I have a need to understand how the very worst of things can happen, and whether they can ever truly happen here in America. So I picked up Philip Roth’s 2004 novel, The Plot Against America, wherein a Nazi ascends to the White House. Look for that review soon!

The Death of Truth

This is something I have been thinking about for quite some time now. I originally planned to write a (more lengthy) post about this, and I probably will someday, but after this past election, wherein Americans voted for a Fascist, I felt compelled to express my concerns.

It is a dangerous time for civilization when truth no longer matters, when the difference between fact and fiction becomes a matter of political preference, when science can be challenged by ideology. Truth matters. Facts matter. With climate change, the destruction of the environment, the mass extinction of species, Islamic terrorism, and nuclear proliferation, facts matter now more than ever. We are living in a unique time in history, a time when we have the power to destroy all life on Earth, including our own.

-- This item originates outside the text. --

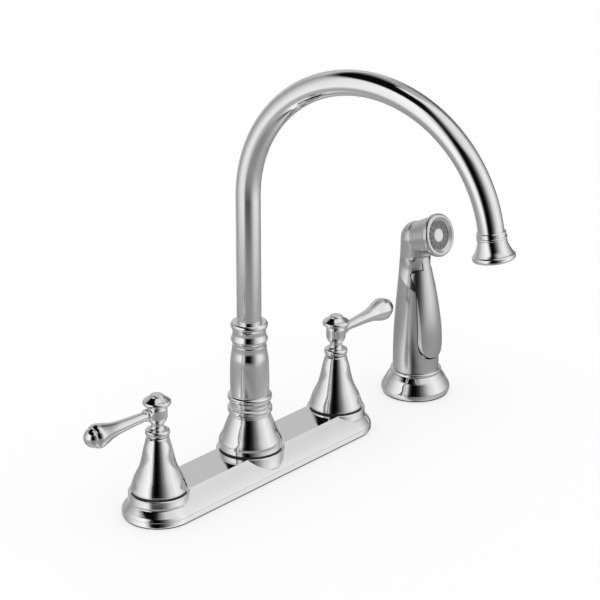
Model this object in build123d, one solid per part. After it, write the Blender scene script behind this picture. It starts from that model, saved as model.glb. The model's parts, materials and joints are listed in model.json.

We are caught in a race between ignorance and knowledge, and a growing anti-intellectualism that threatens our very existence. Without truth, we cannot make the  necessary decisions to steer clear of the apocalypse. This is not hyperbole. This is not some sandwich-board doomsday prophesying that has yet to come to pass. No. We are witnessing the results of our ignorance on a daily basis.

When we elect, as leader of the free world, someone who rejects the findings of science, who does not understand the dangers of nuclear war, who appoints a climate change denier as head of the EPA, and another who denies evolution as secretary of education, when we accept these things, we reject reality. And how did we get to this point? It happened when journalism became entertainment, when history and science textbooks gave way to political subjectivity, when the Internet became a haven for those seeking refuge from reality and a confirmation of their biases. This has happened before. It happened in Athens and in Rome; it happened to the Aztecs and the Islamic Empire. No civilization has ever endured the loss of truth. Ours won’t either.